== YOUR INSTRUCTIONS ==
Set down, exactly as they appear, the lines from the line holding "fruitGeometry(leaning), 0xf96a1c, 0.4);" through the line holding "obj.matrix_parent_inverse = Matrix.Identity(4)", inclusive; output nothing outside that range.

== SOURCE DATA ==
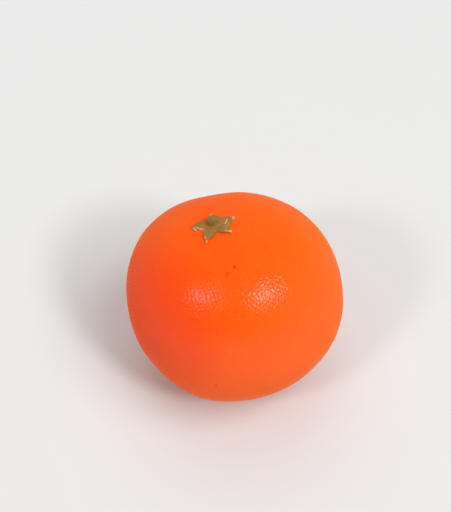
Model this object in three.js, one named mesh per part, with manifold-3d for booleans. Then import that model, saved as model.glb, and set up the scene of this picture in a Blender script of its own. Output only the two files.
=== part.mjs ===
// A small orange as picked: the whole fruit, the five-pointed calyx on its crown and the stub of its stalk.
// Units are millimetres and +Z is up. The fruit rests on the plane z = 0, with the origin under its middle.
import * as THREE from "three";
import { mergeVertices } from "three/addons/utils/BufferGeometryUtils.js";
import Module from "manifold-3d";

// The fruit, measured in its own frame: its middle is the origin and its crown points along +Z.
const equatorRadius = 33;
const crownHeight = 31.6;
const tipHeight = 30.4;
const squareness = 2.27; // exponent of the side view's outline, where 2 is an ellipse
const oval = { share: 0.028, angle: -15 }; // the cross-section is longest this way, in degrees from +X
const threeSided = { share: 0.014, angle: 3 };
const facetSplits = 15; // how often each edge of the icosahedron is divided

// The crown dips a little round the calyx, and shallow furrows run out of the dip.
const crownDip = { depth: 0.8, radius: 9 };
const furrows = { count: 7, depth: 0.22, radius: 13, width: 5 };
const tipDip = { depth: 0.4, radius: 2.2 };

// The crown leans towards -X and towards +Y, in degrees, and the skin rests on a small flat spot.
const lean = { towardsMinusX: 10.8, towardsPlusY: 10.4 };
const restDepth = 0.8;

// The calyx: lobe angles are in degrees from +X, lengths run from the middle to each tip, and each
// notch is the distance from the middle to the hollow before the next lobe.
const lobes = [
  { angle: 12, length: 6.4, notch: 3.0 },
  { angle: 103, length: 4.4, notch: 3.1 },
  { angle: 181, length: 6.9, notch: 3.8 },
  { angle: 253, length: 7.9, notch: 3.8 },
  { angle: 316, length: 7.6, notch: 4.6 },
];
const heartRadius = 2.7; // the round part that the lobes grow from
const lobeTaper = 1.5; // above 1 the sides of a lobe hollow towards its tip
const sepal = { thickness: 0.6, edge: 0.3, lift: 0.35, liftFrom: 3.5 };
const collar = { radius: 2.35, width: 0.4, height: 0.25 };
const scarSeat = { radius: 1.95, floor: 0.35, slope: 0.15 };

// The calyx's mesh: rings 0 to 1 are circles, and rings 1 to 2 widen from the heart into the lobes.
const seatRings = [scarSeat.radius - scarSeat.slope, scarSeat.radius + scarSeat.slope, collar.radius];
const rings = [0, ...seatRings.map((radius) => radius / heartRadius), 1, 1.25, 1.5, 1.75, 2];
const lobeSteps = 16;

// The stub where the stalk broke off: its side view as shares of its radius and of its height.
const scar = { radius: 1.5, height: 2.1 };
const scarProfile = [
  [0, 0], [0.95, 0], [1, 0.08], [0.98, 0.45], [0.9, 0.68], [0.72, 0.87], [0.4, 0.97], [0, 1],
];
const scarSides = 20;

const fitGap = 0.3; // between pieces that touch

const wasm = await Module();
wasm.setup();

const gaussian = (distance, width) => Math.exp(-((distance / width) ** 2));

// Merges shared vertices, so that the geometry is one closed surface with nothing but positions.
function weld(geometry, tolerance) {
  geometry.deleteAttribute("normal");
  geometry.deleteAttribute("uv");
  return mergeVertices(geometry, tolerance);
}

function reshape(geometry, place) {
  const position = geometry.getAttribute("position");
  const point = new THREE.Vector3();
  for (let i = 0; i < position.count; i++) {
    place(point.fromBufferAttribute(position, i));
    position.setXYZ(i, point.x, point.y, point.z);
  }
  return geometry;
}

function toSolid(geometry) {
  return new wasm.Manifold(
    new wasm.Mesh({
      numProp: 3,
      vertProperties: new Float32Array(geometry.getAttribute("position").array),
      triVerts: new Uint32Array(geometry.index.array),
    }),
  );
}

function toGeometry(solid) {
  const { vertProperties, triVerts } = solid.getMesh();
  const geometry = new THREE.BufferGeometry();
  geometry.setAttribute("position", new THREE.BufferAttribute(vertProperties, 3));
  geometry.setIndex(new THREE.BufferAttribute(triVerts, 1));
  geometry.computeVertexNormals();
  return geometry;
}

// How far the skin is drawn in towards the middle at the crown and at the tip.
function drawnIn(fromAxis, azimuth, onCrown) {
  if (!onCrown) return tipDip.depth * gaussian(fromAxis, tipDip.radius);
  const dip = crownDip.depth * gaussian(fromAxis, crownDip.radius);
  const furrow = 0.5 + 0.5 * Math.cos(furrows.count * azimuth);
  return dip + furrows.depth * furrow * gaussian(fromAxis - furrows.radius, furrows.width);
}

// The distance from the fruit's middle to its skin, in the direction of a polar angle and an azimuth.
function skinRadius(polar, azimuth) {
  const sine = Math.sin(polar);
  const cosine = Math.cos(polar);
  const height = cosine > 0 ? crownHeight : tipHeight;
  const across = (sine / equatorRadius) ** squareness;
  const along = (Math.abs(cosine) / height) ** squareness;
  const turned = azimuth - THREE.MathUtils.degToRad(oval.angle);
  const turned3 = azimuth - THREE.MathUtils.degToRad(threeSided.angle);
  const uneven = 1 + oval.share * sine ** 2 * Math.cos(2 * turned)
    + threeSided.share * sine ** 3 * Math.cos(3 * turned3);
  const radius = (across + along) ** (-1 / squareness) * uneven;
  return radius - drawnIn(radius * sine, azimuth, cosine > 0);
}

// The height of the skin above the fruit's middle, at a place on the crown beside the axis.
function crownSkin(x, y) {
  const azimuth = Math.atan2(y, x);
  const beside = Math.hypot(x, y);
  let polar = beside / crownHeight;
  for (let i = 0; i < 6; i++) polar = Math.asin(beside / skinRadius(polar, azimuth));
  return skinRadius(polar, azimuth) * Math.cos(polar);
}

// The whole fruit, with the part that would lie under the resting plane cut away.
function fruitGeometry(leaning) {
  const ball = weld(new THREE.IcosahedronGeometry(1, facetSplits), 1e-4);
  reshape(ball, (p) => {
    const polar = Math.acos(THREE.MathUtils.clamp(p.z, -1, 1));
    p.setLength(skinRadius(polar, Math.atan2(p.y, p.x)));
  });
  const leant = ball.clone().applyMatrix4(leaning.matrix);
  leant.computeBoundingBox();
  leaning.position.z = -leant.boundingBox.min.z - restDepth;
  leaning.updateMatrix();
  const blockSide = 4 * equatorRadius;
  const below = weld(new THREE.BoxGeometry(blockSide, blockSide, blockSide), 1e-4);
  below.translate(0, 0, -blockSide / 2);
  below.applyMatrix4(leaning.matrix.clone().invert());
  return toGeometry(toSolid(ball).subtract(toSolid(below)));
}

// The calyx's outline: how far it reaches and at which angle, for a turn of 0 to 5 lobes.
function calyxEdge(turn) {
  const nearest = Math.round(turn);
  const index = nearest % lobes.length;
  const side = Math.sign(turn - nearest);
  const away = Math.abs(turn - nearest);
  const lobe = lobes[index];
  const next = lobes[(index + side + lobes.length) % lobes.length];
  const notch = side < 0 ? next.notch : lobe.notch;
  const between = side * THREE.MathUtils.euclideanModulo(side * (next.angle - lobe.angle), 360);
  return {
    reach: THREE.MathUtils.lerp(notch, lobe.length, (1 - 2 * away) ** lobeTaper),
    angle: THREE.MathUtils.degToRad(lobe.angle + away * between),
  };
}

// The calyx is a thin blade that thins towards its tips, with a collar round the seat of the scar.
function calyxThickness(ring, beside) {
  const blade = THREE.MathUtils.lerp(sepal.thickness, sepal.edge, Math.max(0, ring - 1));
  const rim = collar.height * gaussian(beside - collar.radius, collar.width);
  const { radius, floor, slope } = scarSeat;
  const outside = THREE.MathUtils.smoothstep(beside, radius - slope, radius + slope);
  return THREE.MathUtils.lerp(floor, blade + rim, outside);
}

function calyxGeometry() {
  const underside = rings.map((ring) => new THREE.Vector2(ring, 0));
  const upperSide = rings.toReversed().map((ring) => new THREE.Vector2(ring, 1));
  const steps = lobes.length * lobeSteps;
  const disc = new THREE.LatheGeometry([...underside, ...upperSide], steps);
  disc.rotateX(Math.PI / 2);
  const seatHeight = crownSkin(0, 0);
  return reshape(disc, (p) => {
    const ring = Math.hypot(p.x, p.y);
    const turn = THREE.MathUtils.euclideanModulo(Math.atan2(p.y, p.x) / (2 * Math.PI), 1);
    const edge = calyxEdge((Math.round(turn * steps) % steps) / lobeSteps);
    const heart = heartRadius * Math.min(ring, 1);
    const beside = THREE.MathUtils.lerp(heart, edge.reach, Math.max(0, ring - 1));
    const lift = fitGap + sepal.lift * Math.max(0, beside / sepal.liftFrom - 1) ** 2;
    const thickness = p.z > 0.5 ? calyxThickness(ring, beside) : 0;
    const x = beside * Math.cos(edge.angle);
    const y = beside * Math.sin(edge.angle);
    p.set(x, y, crownSkin(x, y) - seatHeight + lift + thickness);
  });
}

function scarGeometry() {
  const profile = scarProfile.map(([r, h]) => new THREE.Vector2(r * scar.radius, h * scar.height));
  return new THREE.LatheGeometry(profile, scarSides).rotateX(Math.PI / 2);
}

function piece(name, geometry, color, roughness) {
  const material = new THREE.MeshStandardMaterial({ color, roughness });
  const mesh = new THREE.Mesh(geometry, material);
  mesh.name = name;
  return mesh;
}

const leaning = new THREE.Group();
leaning.rotation.x = -THREE.MathUtils.degToRad(lean.towardsPlusY);
leaning.rotation.y = -THREE.MathUtils.degToRad(lean.towardsMinusX);
leaning.updateMatrix();

const fruit = piece("fruit", fruitGeometry(leaning), 0xf96a1c, 0.4);
const calyx = piece("calyx", calyxGeometry(), 0x9a7233, 0.6);
calyx.position.z = crownSkin(0, 0);
const stemScar = piece("stem_scar", scarGeometry(), 0x8a6a36, 0.8);
stemScar.position.z = calyx.position.z + fitGap + scarSeat.floor + fitGap;
leaning.add(fruit, calyx, stemScar);

const orange = new THREE.Group();
orange.add(leaning);
const middle = new THREE.Box3().setFromObject(orange, true).getCenter(new THREE.Vector3());
orange.position.set(-middle.x, -middle.y, 0);

export default orange;
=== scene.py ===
import math

import bmesh
import bpy
import numpy as np
from mathutils import Matrix, Vector, noise
from mathutils.bvhtree import BVHTree


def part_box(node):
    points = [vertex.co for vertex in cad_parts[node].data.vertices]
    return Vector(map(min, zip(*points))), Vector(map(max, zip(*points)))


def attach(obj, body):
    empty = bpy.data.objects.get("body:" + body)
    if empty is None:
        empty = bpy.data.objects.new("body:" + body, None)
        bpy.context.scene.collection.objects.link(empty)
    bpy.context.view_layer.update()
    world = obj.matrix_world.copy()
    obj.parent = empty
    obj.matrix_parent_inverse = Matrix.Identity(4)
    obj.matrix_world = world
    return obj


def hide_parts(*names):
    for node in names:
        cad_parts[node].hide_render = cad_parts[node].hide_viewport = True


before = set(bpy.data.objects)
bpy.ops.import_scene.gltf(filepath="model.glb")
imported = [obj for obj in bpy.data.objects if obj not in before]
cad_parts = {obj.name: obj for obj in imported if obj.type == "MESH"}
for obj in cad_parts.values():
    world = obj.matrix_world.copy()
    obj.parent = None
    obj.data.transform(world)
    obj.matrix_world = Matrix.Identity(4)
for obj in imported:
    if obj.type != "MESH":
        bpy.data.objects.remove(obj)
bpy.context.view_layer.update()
print("frame loaded")

millimetre = 0.001

# how the fruit lies, in degrees: its crown points up and leans this much
fruitLean = {"towardsMinusX": 10.8, "towardsPlusY": 10.4}


class Wire:
    # one socket of a node tree, which works in sums; without a socket it only holds the tree
    def __init__(self, tree, socket=None):
        self.tree = tree
        self.socket = socket

    # adds a node: its settings first, then the values or wires of its sockets
    def node(self, kind, settings=None, sockets=None, output=0):
        made = self.tree.nodes.new(kind)
        for name, value in (settings or {}).items():
            if name == "stops":
                setStops(made.color_ramp, value)
            else:
                setattr(made, name, value)
        for name, value in (sockets or {}).items():
            if isinstance(value, Wire):
                self.tree.links.new(value.socket, made.inputs[name])
            else:
                made.inputs[name].default_value = value
        return Wire(self.tree, made.outputs[output] if len(made.outputs) else None)

    def maths(self, operation, first, second):
        return self.node("ShaderNodeMath", {"operation": operation}, {0: first, 1: second})

    def __add__(self, other):
        return self.maths("ADD", self, other)

    def __radd__(self, other):
        return self.maths("ADD", other, self)

    def __sub__(self, other):
        return self.maths("SUBTRACT", self, other)

    def __rsub__(self, other):
        return self.maths("SUBTRACT", other, self)

    def __mul__(self, other):
        return self.maths("MULTIPLY", self, other)

    def __rmul__(self, other):
        return self.maths("MULTIPLY", other, self)

    # 0 below low, 1 above high, and a smooth step between them
    def step(self, low, high):
        ends = {"Value": self, "From Min": low, "From Max": high}
        return self.node("ShaderNodeMapRange", {"interpolation_type": "SMOOTHSTEP"}, ends)

    # the first colour where this is 0 and the second where it is 1
    def mix(self, first, second):
        # a Mix node's colours are its sockets 6 and 7, and come out at 2
        sockets = {0: self, 6: asColour(first), 7: asColour(second)}
        return self.node("ShaderNodeMix", {"data_type": "RGBA"}, sockets, output=2)

    # a vector sum, or with DISTANCE and DOT_PRODUCT a value, which comes out at 1
    def vector(self, operation, other):
        output = 1 if operation in ("DISTANCE", "DOT_PRODUCT") else 0
        return self.node("ShaderNodeVectorMath", {"operation": operation}, {0: self, 1: other}, output)


def asColour(colour):
    return colour if isinstance(colour, Wire) else (*colour, 1.0)


def setStops(ramp, stops):
    while len(ramp.elements) < len(stops):
        ramp.elements.new(0.5)
    for element, (place, colour) in zip(ramp.elements, stops):
        element.position = place
        element.color = asColour(colour)


# clears the nodes of a material or of the world, for new ones
def emptyTree(owner):
    owner.use_nodes = True
    owner.node_tree.nodes.clear()
    return Wire(owner.node_tree)


def newMaterial(name):
    material = bpy.data.materials.new(name)
    return material, emptyTree(material)


# the closing nodes of a material; bumpHeight is in units of bumpDepth
def finishMaterial(shader, sockets, bumpHeight=None, bumpDepth=0.0):
    if bumpHeight is not None:
        sockets["Normal"] = shader.node("ShaderNodeBump", None, {"Height": bumpHeight, "Distance": bumpDepth})
    surface = shader.node("ShaderNodeBsdfPrincipled", {"subsurface_method": "RANDOM_WALK"}, sockets)
    shader.node("ShaderNodeOutputMaterial", None, {"Surface": surface})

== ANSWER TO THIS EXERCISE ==
const fruit = piece("fruit", fruitGeometry(leaning), 0xf96a1c, 0.4);
const calyx = piece("calyx", calyxGeometry(), 0x9a7233, 0.6);
calyx.position.z = crownSkin(0, 0);
const stemScar = piece("stem_scar", scarGeometry(), 0x8a6a36, 0.8);
stemScar.position.z = calyx.position.z + fitGap + scarSeat.floor + fitGap;
leaning.add(fruit, calyx, stemScar);

const orange = new THREE.Group();
orange.add(leaning);
const middle = new THREE.Box3().setFromObject(orange, true).getCenter(new THREE.Vector3());
orange.position.set(-middle.x, -middle.y, 0);

export default orange;
=== scene.py ===
import math

import bmesh
import bpy
import numpy as np
from mathutils import Matrix, Vector, noise
from mathutils.bvhtree import BVHTree


def part_box(node):
    points = [vertex.co for vertex in cad_parts[node].data.vertices]
    return Vector(map(min, zip(*points))), Vector(map(max, zip(*points)))


def attach(obj, body):
    empty = bpy.data.objects.get("body:" + body)
    if empty is None:
        empty = bpy.data.objects.new("body:" + body, None)
        bpy.context.scene.collection.objects.link(empty)
    bpy.context.view_layer.update()
    world = obj.matrix_world.copy()
    obj.parent = empty
    obj.matrix_parent_inverse = Matrix.Identity(4)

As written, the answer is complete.